Until now the global distribution of UCITS has been largely governed by recognition of the brand in the jurisdiction where distribution is taking place. AML4 is bringing additional regulatory cost of compliance to bear, both for the fund operator and for the intermediary client.
Take the example of a Hong Kong nominee account with three hundred underlying beneficial owners invested in a Luxembourg fund. There is additional burden on the bank operating the nominee account… they must supply three hundred certified copies of identification documents and proofs of address (more if holdings are joint) and should do so before each new beneficial owner invests. The additional burden on the fund administrator is to keep record of the beneficial owner records, verify all the documents meet the required standard, confirm to the Hong Kong bank that each new beneficial owner has been properly identified, ensure ongoing review of each client. They must also rely on the Hong Kong bank to properly disclose all underlying beneficial owners and to not deal for a new beneficial owner before due diligence is complete.

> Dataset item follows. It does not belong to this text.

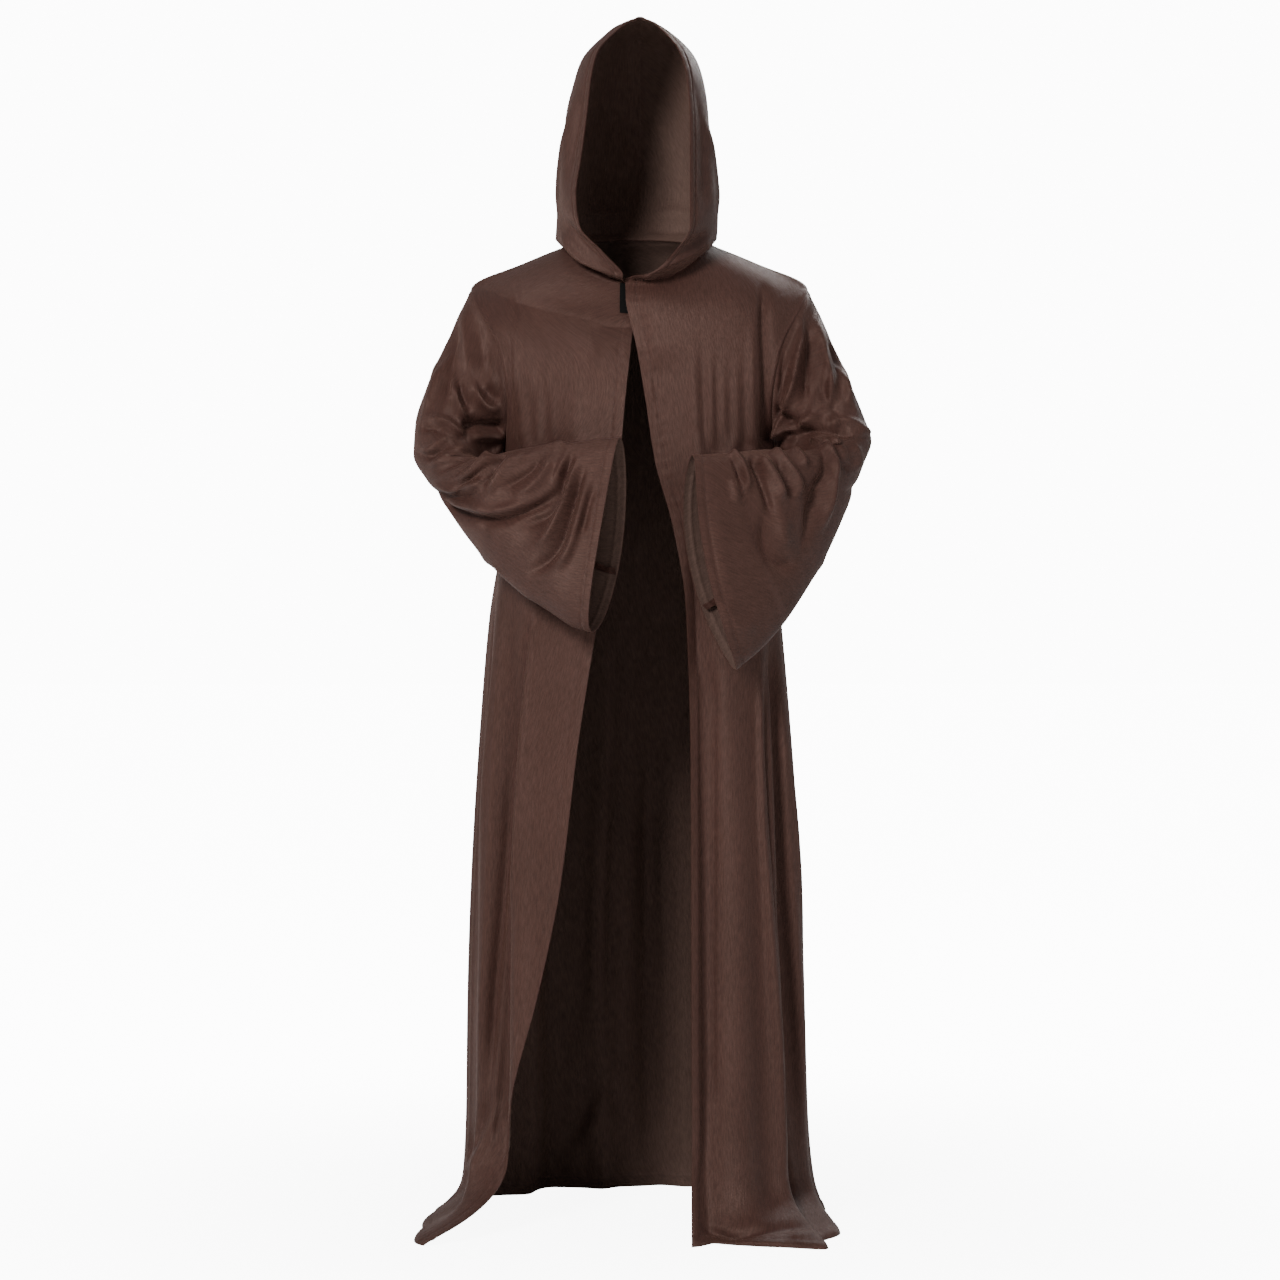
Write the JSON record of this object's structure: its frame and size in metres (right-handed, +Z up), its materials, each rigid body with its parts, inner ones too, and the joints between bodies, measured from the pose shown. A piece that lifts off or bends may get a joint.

This is an example of the EU wanting to regulate EU financial products out of the markets, in this case by making it more difficult for non-EU clients to invest into EU products. Increasing EU protectionist legislation will ultimately work against the EU/EEA financial services industry.
Many jurisdictions outside the EU/EEA operate retail fund structures with striking similarities to UCITS but without many of the restrictions that the EU/EEA have towards third country clients. If jurisdictions, such as Guernsey, can come up with a more pragmatic approach towards the future use of intermediaries then there is an opportunity for those jurisdictions to begin encroaching on the UCITS dominance of the retail fund space.
Let’s hope that non-EU/EEA regulators don’t follow the example of the European Supervisory Authorities like a group of lemmings!